■ Data to process ■
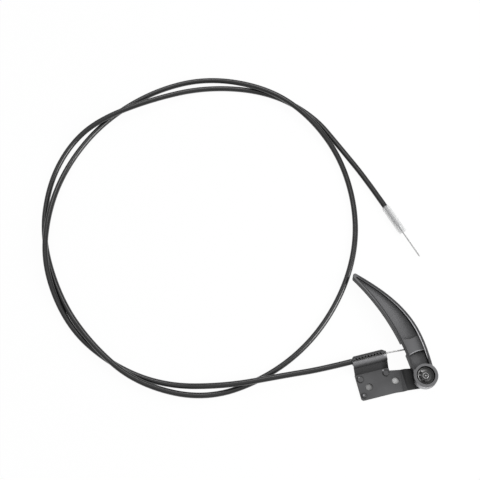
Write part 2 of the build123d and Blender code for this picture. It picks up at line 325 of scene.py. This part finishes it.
def bracket_zones(material):
    """Painted shade on the arm, the riser and its end, the lip and the cut sides; a painted highlight
    on the crest and at a few spots.
    """
    source, place, facing = place_axes(material)
    arm = rising(material, place, "X", 0.0203, 0.0207)
    riser = falling(material, facing, "Y", -0.5, -0.3)
    end = rising(material, place, "X", 0.0025, 0.0095)
    riser_end = product(material, riser, end)
    side = falling(material, facing, "Z", 0.3, 0.6)
    low = falling(material, place, "Z", 0.0020, 0.0022)
    cut = product(material, side, low)
    high = rising(material, place, "Z", 0.0118, 0.0128)
    across = rising(material, place, "Y", 0.0192, 0.0242)
    before = falling(material, place, "Y", 0.0252, 0.0255)
    crest = product(material, high, across, before)
    beyond = rising(material, place, "Y", 0.0255, 0.0258)
    top = rising(material, place, "Z", 0.0095, 0.0105)
    lip = product(material, beyond, top)
    # Painted shade on the arm, riser, cut sides and lip; a painted highlight along the crest
    zones = [
        (arm, ARM_SHADE_TONE), (riser, RISER_SHADE_TONE), (riser_end, CUT_SHADE_TONE), (cut, CUT_SHADE_TONE),
        (crest, CREST_HIGHLIGHT_TONE), (lip, LIP_SHADE_TONE),
    ]
    # Each spot is a painted highlight, fading out to its reach
    for middle, reach, tone in HIGHLIGHT_SPOTS:
        away = add(material, "ShaderNodeVectorMath", {1: middle}, operation="DISTANCE")
        join(material, source, "Object", away, 0)
        zones.append((falling(material, away, "Value", 0.2 * reach, reach), tone))
    return zones


def lever_zones(material):
    """Painted light on the lever: painted shade on its rim tops and walls, painted light on the
    pocket's floor towards the tip, and painted highlights on the concave rim's upper part and the front
    of its pivot cup's wall.
    """
    source, place, facing = place_axes(material)
    high = rising(material, place, "Z", 0.0147, 0.0151)
    hub = (PIVOT[0] * MM, PIVOT[1] * MM, 0.0153)
    away = add(material, "ShaderNodeVectorMath", {1: hub}, operation="DISTANCE")
    join(material, source, "Object", away, 0)
    far = rising(material, away, "Value", 0.0114, 0.0118)
    rim = product(material, high, far)
    wall = falling(material, facing, "Z", 0.5, 0.9)
    toward = add(material, "ShaderNodeVectorMath", {1: CUP_FRONT}, operation="DOT_PRODUCT")
    join(material, source, "Normal", toward, 0)
    front = rising(material, toward, "Value", 0.40, 1.0)
    below = falling(material, place, "Y", -0.0110, -0.0060)
    cup = product(material, front, below)
    flat = rising(material, facing, "Z", 0.9, 0.97)
    low = falling(material, place, "Z", 0.0140, 0.0145)
    tipward = rising(material, place, "Y", 0.035, 0.095)
    tip_floor = product(material, flat, low, tipward)
    across = add(material, "ShaderNodeVectorMath", {1: ACROSS_TOP}, operation="DOT_PRODUCT")
    join(material, source, "Object", across, 0)
    concave = falling(material, across, "Value", 0.040, 0.042)
    upper = rising(material, place, "Y", 0.035, 0.080)
    rim_highlight = product(material, rim, concave, upper)
    # Painted light: a lighter floor towards the tip, shaded rims and walls, highlights on the upper
    # concave rim and the cup's front wall
    return (
        (tip_floor, TIP_LIGHT_TONE), (rim, RIM_SHADE_TONE), (rim_highlight, RIM_HIGHLIGHT_TONE), (wall, WALL_SHADE_TONE),
        (cup, CUP_HIGHLIGHT_TONE),
    )


def bead_zones(material):
    """The bead's painted highlight, dimmer towards the lever's tip."""
    place = place_axes(material)[1]
    return ((rising(material, place, "Y", 0.035, 0.085), BEAD_DIM_HIGHLIGHT_TONE),)


def metal(name, tone, rough, grain, metallic=1.0):
    """Plated or drawn steel with a fine grain."""
    made, shader = new_material(name)
    shader.inputs["Metallic"].default_value = metallic
    streaks = noise(made, grain, 4)
    tone_mix = mix_colour(made, streaks, "Fac", grey(tone * 0.82), grey(min(tone * 1.12, 1.0)))
    made.node_tree.links.new(colour_out(tone_mix), shader.inputs["Base Color"])
    gloss = ramp(made, streaks, "Fac", 0.3, 0.7, rough - 0.07, rough + 0.07)
    join(made, gloss, "Result", shader, "Roughness")
    rounded = add(made, "ShaderNodeBevel", {"Radius": 0.0002}, samples=6)
    bumped(made, shader, streaks, "Fac", 0.15, 0.00003, rounded)
    return made


# Painted light on these surfaces: the bracket's edges are darkened as painted shade, the lever's edges
# lightened as a painted highlight.
steel_black, steel_shader = coated(
    "satin_black_coat", dark=0.070, light=0.088, rough=0.32, grain=1500, bump=0.12, edge=0.012,
    edge_radius=0.0008, zones=bracket_zones, crease=(0.94, 0.95))
steel_shader.inputs["Specular IOR Level"].default_value = 0.25
moulding, moulding_shader = coated(
    "black_moulding", dark=0.115, light=0.140, rough=0.46, grain=1100, bump=0.22, edge=0.24,
    edge_radius=0.0006, zones=lever_zones, crease=(0.85, 0.6))
moulding_shader.inputs["Specular IOR Level"].default_value = 0.12
jacket_black, jacket_shader = coated(
    "black_jacket", dark=0.006, light=0.011, rough=0.24, grain=900, bump=0.03, edge=0.011)
jacket_shader.inputs["Specular IOR Level"].default_value = 0.65
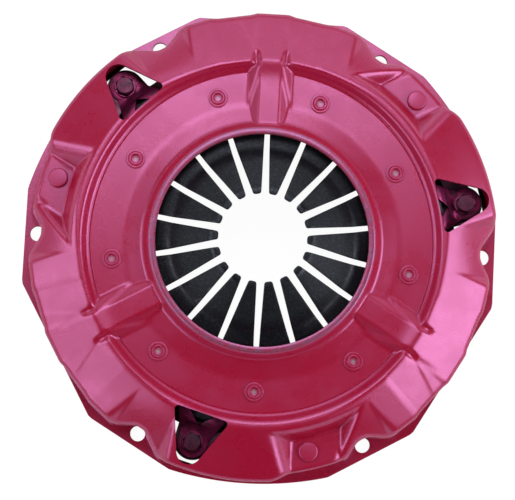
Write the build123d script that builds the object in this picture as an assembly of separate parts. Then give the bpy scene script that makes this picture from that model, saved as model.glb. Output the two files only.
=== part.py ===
from build123d import *
import math
import os

# Push-type diaphragm clutch cover assembly, lying flange down.
# Millimetres. The origin is on the clutch axis at the flange face, and +Z points to the release bearing.
# In the local layout the first radial rib lies at zero degrees; RIB_ANGLE turns the whole assembly.
RIB_ANGLE = 87.0
SECTORS = 3
SECTOR_PITCH = 360.0 / SECTORS

# Pressed steel cover: edges of the flange and foot of the wall, from the circle of mounting screws
SHEET = 3.5
BOLT_CIRCLE_R = 147.65
BOLT_HOLE_R = 4.95
HOLE_ANGLE = 30.0
FLANGE_EDGE = 11.55
RIB_EDGE = 3.65
HOLE_EDGE = 8.15
SIDE_EDGE = 8.75
WALL_EDGE = 5.95
FACET_EDGE = 2.65
SCREW_CLEARANCE = 5.35
FLANGE_R = BOLT_CIRCLE_R + FLANGE_EDGE
RIB_FLAT = BOLT_CIRCLE_R + RIB_EDGE
HOLE_FLAT = BOLT_CIRCLE_R + HOLE_EDGE
SIDE_R = BOLT_CIRCLE_R + SIDE_EDGE
SIDE_ARC_R = 210.0
WALL_R = BOLT_CIRCLE_R + WALL_EDGE
FACET_WALL = BOLT_CIRCLE_R + FACET_EDGE
VALLEY_R = BOLT_CIRCLE_R - SCREW_CLEARANCE

# Circles that follow inwards from the wall: strap bolts and rivets, plate, ridge, pivot rivets, opening
BOLT_INSET = 18.0
STRAP_BOLT_R = WALL_R - BOLT_INSET
RIVET_INSET = 16.0
STRAP_RIVET_R = WALL_R - RIVET_INSET
PLATE_INSET = 8.1
PLATE_R = STRAP_BOLT_R - PLATE_INSET
RIDGE_INSET = 10.0
RIDGE_R = PLATE_R - RIDGE_INSET
RIM_OVERHANG = 2.5
SPRING_RIM_R = RIDGE_R + RIM_OVERHANG
LEVER_ARM = 20.9
RIVET_CIRCLE_R = RIDGE_R - LEVER_ARM
FACE_W = 35.5
PLATE_BORE_R = RIDGE_R - FACE_W
LIP_DEPTH = 28.6
OPENING_R = RIVET_CIRCLE_R - LIP_DEPTH

# Plate and pan heights, from the friction face up
FACE_Z = 4.0
PLATE_T = 12.1
PLATE_BACK_Z = FACE_Z + PLATE_T
LUG_RISE = 3.0
LUG_TOP_Z = PLATE_BACK_Z + LUG_RISE
PAN_RISE = 21.9
PAN_Z = PLATE_BACK_Z + PAN_RISE

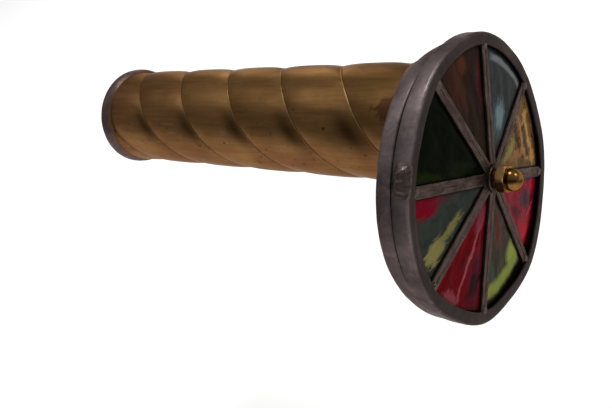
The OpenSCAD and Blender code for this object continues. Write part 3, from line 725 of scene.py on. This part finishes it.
def makeBand(name, startX, strip, node, lump):
    sizes = bandSizes
    ring = [onCircle(sizes["inner"] * mm, 360 * i / sizes["round"]) for i in range(sizes["round"])]
    mesh = cameStrip(name, strip, ring, True, {**sizes, "lump": lump}, sizes["seed"], leadBand)
    mesh.transform(toRow(startX, 0))
    band = finishPiece(name, mesh, leadBand, 60)
    co = pointsOf(band.data)
    along = np.arctan2(co[:, 2], co[:, 1]) * sizes["middle"] * mm
    edge = co[:, 0] - co[:, 0].min()
    paint(band.data, "strip", np.stack([along, co[:, 0], 0 * along], 1))
    paint(band.data, "wearAndHighlight", sizes["wearAndHighlight"] * bell(edge, sizes["wearAndHighlightAt"] * mm, sizes["wearAndHighlightWide"] * mm))
    paint(band.data, "thin", ramp(edge / edge.max(), sizes["thinFrom"], 1 - sizes["thinFrom"]))
    return settle(band, "body", "lead_came", node)


eyepiece, frontBand = bandSizes["eyepiece"], bandSizes["front"]
makeBand("eyepieceBand", eyepiece["startX"] * mm, eyepieceStrip(), "eyepiece_band", eyepiece["lump"])
frontStart = tubeSizes["length"] - frontBand["width"] * mm
makeBand("frontBand", frontStart, frontStrip(), "front_band", frontBand["lump"])
print("bands made")


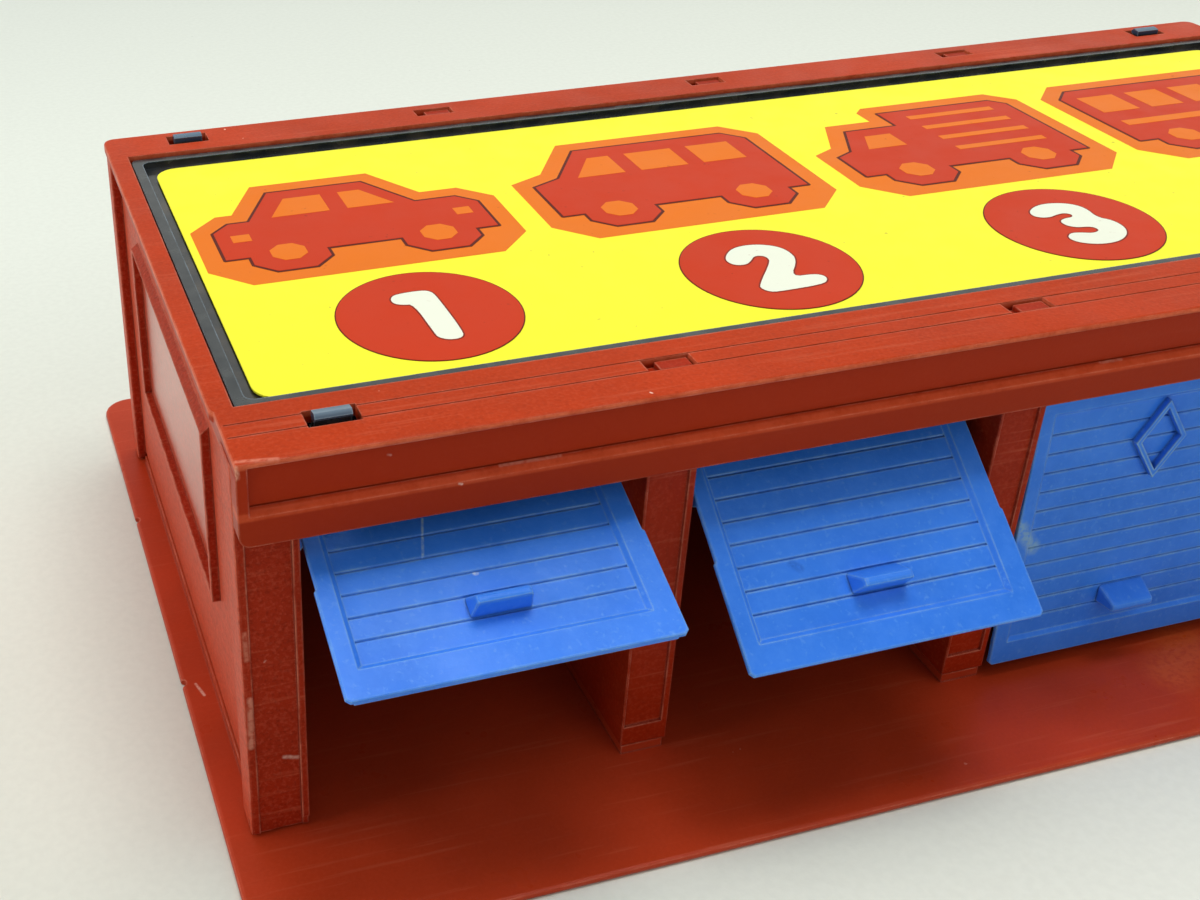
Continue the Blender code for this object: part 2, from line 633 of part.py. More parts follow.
def handle(front):
    """The pull: a wedge with a flat underside, a thin lip and ends that draw in."""
    middle = (DOOR_GAP_LEFT - DOOR_GAP_RIGHT) / 2
    low = -PIVOT_UP + HANDLE_LOW
    back, out = front + PLANK_SINK + GROOVE_D * 1.5, front - HANDLE_OUT
    points = [(back, low), (out, low), (out, low + HANDLE_LIP), (back, low + HANDLE_H)]
    wedge = outline_solid("Handle", points, middle - HANDLE_W / 2, middle + HANDLE_W / 2, "X")
    for vertex in wedge.data.vertices:
        if vertex.co.y < front:
            vertex.co.x -= math.copysign(HANDLE_TAPER, vertex.co.x - middle)
    rounding = wedge.modifiers.new("Rounded edges", "BEVEL")
    rounding.width = 0.0004
    rounding.segments = 2
    return wedge


def door(number, bay_x, angle):
    """A tip-up door about its pivot line: a thin leaf with planks, a handle, a diamond and two arms."""
    x0 = -BAY_OPEN / 2 + DOOR_GAP_LEFT
    x1 = BAY_OPEN / 2 - DOOR_GAP_RIGHT
    front = -PIVOT_BACK
    bottom = -PIVOT_UP
    top = bottom + DOOR_H
    c, e, jog = DOOR_CHAMFER, DOOR_EDGE_R, DOOR_JOG
    step = bottom + DOOR_JOG_UP
    points = [(x0 + c, bottom + e), (x1 - c, bottom + e), (x1 - e, bottom + c), (x1 - e, step)]
    points += [(x1 - e - jog, step + jog), (x1 - e - jog, top - e), (x0 + e + jog, top - e)]
    points += [(x0 + e + jog, step + jog), (x0 + e, step), (x0 + e, bottom + c)]
    leaf = outline_solid("door", points, front, front + DOOR_PLATE_T, "Y", e)
    back_low = (x0 + DOOR_BACK_INSET, front + DOOR_PLATE_T / 2, bottom + e)
    back_high = (x1 - DOOR_BACK_INSET, front + DOOR_T, top - DOOR_BACK_INSET)
    pieces = [leaf, join(leaf, box("Back layer", back_low, back_high, e / 2))]
    pieces += plank_field(leaf, x0 + STILE_LEFT, x1 - STILE_RIGHT, front, bottom)
    arm_x0, arm_x1 = x0 + jog, x1 - jog
    pieces.append(join(leaf, hinge_arm(arm_x0, arm_x0 + ARM_T, front)))
    pieces.append(join(leaf, hinge_arm(arm_x1 - ARM_T, arm_x1, front)))
    pip_left = x0 - DOOR_GAP_LEFT - PIP_REACH
    pip_right = x1 + DOOR_GAP_RIGHT + PIP_REACH
    pieces.append(join(leaf, rod("Left pip", pip_left, arm_x0 + ARM_T / 2, 0.0, 0.0, PIP_R)))
    pieces.append(join(leaf, rod("Right pip", arm_x1 - ARM_T / 2, pip_right, 0.0, 0.0, PIP_R)))
    ridge = diamond(front)
    pieces += [join(leaf, ridge), ridge.modifiers[0].object, join(leaf, handle(front))]
    pivot = bpy.data.objects.new(f"door_{number}_pivot", None)
    GARAGE.objects.link(pivot)
    pivot.empty_display_size = 0.01
    pivot.location = (bay_x, PIVOT_Y, PIVOT_Z)
    pivot.rotation_euler = (math.radians(-angle), 0.0, 0.0)
    for piece in pieces:
        piece.parent = pivot
    return finish(leaf, f"door_{number}", BLUE)


clear_scene()
GARAGE = new_collection("toy_parking_garage")
HELPERS = new_collection("helpers")
RED = plastic("red_plastic", COLOURS["red"], 0.42)
SMOKED = plastic("smoked_plastic", COLOURS["smoked"], 0.25)
YELLOW = plastic("label_print", COLOURS["yellow"], 0.35)
BLUE = plastic("blue_plastic", COLOURS["blue"], 0.40)

base_tray()
end_wall(-1, "left_end_wall")
end_wall(1, "right_end_wall")
back_wall()
for index, centre_x in enumerate(divider_centres()):
    divider_wall(index + 1, centre_x)
roof_frame()
roof_panel()
roof_label()
for index, centre_x in enumerate(bay_centres()):
    door(index + 1, centre_x, DOOR_ANGLES[index])
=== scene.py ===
import math

import bpy
from mathutils import Matrix, Vector


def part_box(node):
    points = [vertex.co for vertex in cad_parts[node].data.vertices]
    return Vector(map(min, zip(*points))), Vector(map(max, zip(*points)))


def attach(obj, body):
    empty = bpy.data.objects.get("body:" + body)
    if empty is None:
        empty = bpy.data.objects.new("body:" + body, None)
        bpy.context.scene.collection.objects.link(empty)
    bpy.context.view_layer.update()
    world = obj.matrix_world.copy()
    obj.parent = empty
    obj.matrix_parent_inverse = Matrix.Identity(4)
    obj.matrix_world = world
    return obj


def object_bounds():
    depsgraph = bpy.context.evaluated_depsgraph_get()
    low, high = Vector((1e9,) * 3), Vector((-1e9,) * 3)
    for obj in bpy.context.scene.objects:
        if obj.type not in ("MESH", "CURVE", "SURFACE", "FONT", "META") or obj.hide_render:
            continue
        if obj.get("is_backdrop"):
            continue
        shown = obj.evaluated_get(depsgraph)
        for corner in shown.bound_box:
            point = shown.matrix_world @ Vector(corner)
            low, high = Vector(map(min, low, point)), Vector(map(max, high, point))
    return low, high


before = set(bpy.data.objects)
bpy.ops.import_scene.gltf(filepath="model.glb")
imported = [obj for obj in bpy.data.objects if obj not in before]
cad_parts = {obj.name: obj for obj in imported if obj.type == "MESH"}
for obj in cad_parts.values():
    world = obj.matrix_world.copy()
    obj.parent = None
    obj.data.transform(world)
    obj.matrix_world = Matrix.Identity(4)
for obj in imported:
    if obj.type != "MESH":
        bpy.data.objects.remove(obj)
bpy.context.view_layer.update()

# The camera stands in front of the left end and looks down on the roof, as the photographer did.
# The photograph is cut from a wider one, so the lens is shifted to the right and a little down.
CAMERA_PLACE = (-0.12358, -0.17985, 0.14497)
CAMERA_TURN, CAMERA_DIP, CAMERA_ROLL = -16.247, 30.2, -0.4  # degrees
camera_data = bpy.data.cameras.new("camera")
camera_data.sensor_width = 36.0
camera_data.lens = 46.283
camera_data.shift_x = 0.1904
camera_data.shift_y = -0.0599
camera_data.clip_start = 0.01
camera = bpy.data.objects.new("camera", camera_data)
bpy.context.scene.collection.objects.link(camera)
turn = Matrix.Rotation(math.radians(CAMERA_TURN), 4, "Z")
tilt = Matrix.Rotation(math.radians(90.0 - CAMERA_DIP), 4, "X")
roll = Matrix.Rotation(math.radians(CAMERA_ROLL), 4, "Z")
camera.matrix_world = Matrix.Translation(CAMERA_PLACE) @ turn @ tilt @ roll
bpy.context.scene.camera = camera
bpy.context.scene.view_settings.view_transform = "Standard"

# The floor is a sheet of pale paper with a faint tooth. A large plane carries it past the view
# all round, and it keeps the garage's soft shadow. Far off it fades to one even pale tone.
# Its tone also carries painted light and shade: darker towards the garage's left end, paler to
# its right and behind it, and dimmer farther back.
FLOOR_SIZE = 5.0
FLOOR_DROP = 0.00003
PAPER_CLOUDS = (0.645, 0.672, 0.598), (0.690, 0.722, 0.648)
PAPER_PAST_PAINTED_SHADE = (0.800, 0.820, 0.745)
PAPER_PAINTED_LIGHT_BEHIND = (0.780, 0.825, 0.755)
PAPER_PAINTED_DIMMING_FAR = (0.575, 0.620, 0.585)
TOOTH_GREY = (0.30, 0.31, 0.28)
DUST_GREY = (0.25, 0.25, 0.24)
FAR_GLOW = (0.675, 0.715, 0.665, 1.0)


def new_material(name):
    """A material with no nodes yet, and its tree."""
    material = bpy.data.materials.new(name)
    material.use_nodes = True
    material.node_tree.nodes.clear()
    return material, material.node_tree


def add_node(tree, kind, settings=None, **feeds):
    """One node. A feed names a socket, or s0, s1 ... by number, and gives a value or an output."""
    node = tree.nodes.new(kind)
    for key, value in (settings or {}).items():
        setattr(node, key, value)
    for key, value in feeds.items():
        numbered = key[0] == "s" and key[1:].isdigit()
        socket = node.inputs[int(key[1:]) if numbered else key.replace("_", " ")]
        if isinstance(value, bpy.types.NodeSocket):
            tree.links.new(value, socket)
        else:
            socket.default_value = value
    return node


def place_of(tree):
    """Object coordinates: every piece lies in the garage's own frame, in metres."""
    return add_node(tree, "ShaderNodeTexCoord").outputs["Object"]


def part_of(tree, vector):
    """The three numbers of a vector, by their letters."""
    return add_node(tree, "ShaderNodeSeparateXYZ", Vector=vector).outputs


def noise(tree, scale, detail=3.0, rough=0.5, stretch=(1.0, 1.0, 1.0), shift=(0.0, 0.0, 0.0)):
    """A soft grain, its scale in waves a metre. A small stretch number draws it out along that axis."""
    where = add_node(tree, "ShaderNodeMapping", Vector=place_of(tree), Scale=stretch, Location=shift)
    feeds = dict(Vector=where.outputs[0], Scale=scale, Detail=detail, Roughness=rough)
    return add_node(tree, "ShaderNodeTexNoise", **feeds).outputs["Fac"]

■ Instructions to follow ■
Both the line with "Write the build123d" and the line with "SECTOR_PITCH = 360.0 / SECTORS" belong in the answer; write them out exactly, with every line between.

■ Solution for this problem ■
Write the build123d script that builds the object in this picture as an assembly of separate parts. Then give the bpy scene script that makes this picture from that model, saved as model.glb. Output the two files only.
=== part.py ===
from build123d import *
import math
import os

# Push-type diaphragm clutch cover assembly, lying flange down.
# Millimetres. The origin is on the clutch axis at the flange face, and +Z points to the release bearing.
# In the local layout the first radial rib lies at zero degrees; RIB_ANGLE turns the whole assembly.
RIB_ANGLE = 87.0
SECTORS = 3
SECTOR_PITCH = 360.0 / SECTORS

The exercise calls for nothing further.